El diálogo es también con otras obras, plásticas o no, “hondureñas” o no, y con los espacios que las generan y a las que van; leer la tensión metafísica de la estética de Mondrian frente a una pintura de Restrepo o frente a la sobrecogedora composición de una fotografía de Daniela Lozano permite que la discusión trascienda el contexto inmediato y se eleve al nivel del lenguaje artístico, del que los tres, con métodos y fines diferentes, participan.
Esta, me parece, es otra propuesta esencial de Lanza, sospecho que formulada no sólo en este libro.

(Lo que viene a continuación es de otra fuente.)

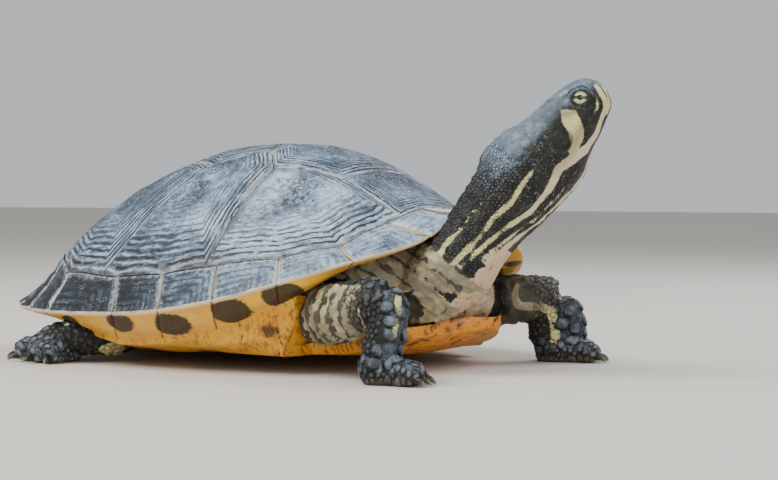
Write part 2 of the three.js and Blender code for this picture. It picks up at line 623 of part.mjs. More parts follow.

Lección que nos deja este libro arriesgado de Lanza: cada pintura, cada fotografía, cada instalación es un riesgo, una pregunta que arriesga, como en “Las ruinas circulares” de Borges, “una contradicción razonable” y que no ve cada obra como un hecho aislado, sino como una expresión ligada a otras artes y a una multiplicad de contextos, nacionales o no.
El perro de la foto de Daniela Lozano es tan universal como un cuadro de Mondrian; difieren los programas estéticos, los signos, así como los contextos, pero participan, gracias a libros como este, de una conversación que trasciende esos signos y esos contextos.
Y arriesgo esto último: “Memoria de los signos” también conversa con los otros libros de Lanza, quien a lo largo de varias décadas ha elaborado una obra rigurosa que les concierne no solamente a los artistas visuales, sino a todos aquellos que asumen, con pasión y rigor, una gran búsqueda estética y ontológica que trasciende al artista y al arte, de tal modo que ser hondureño o no es meramente incidental.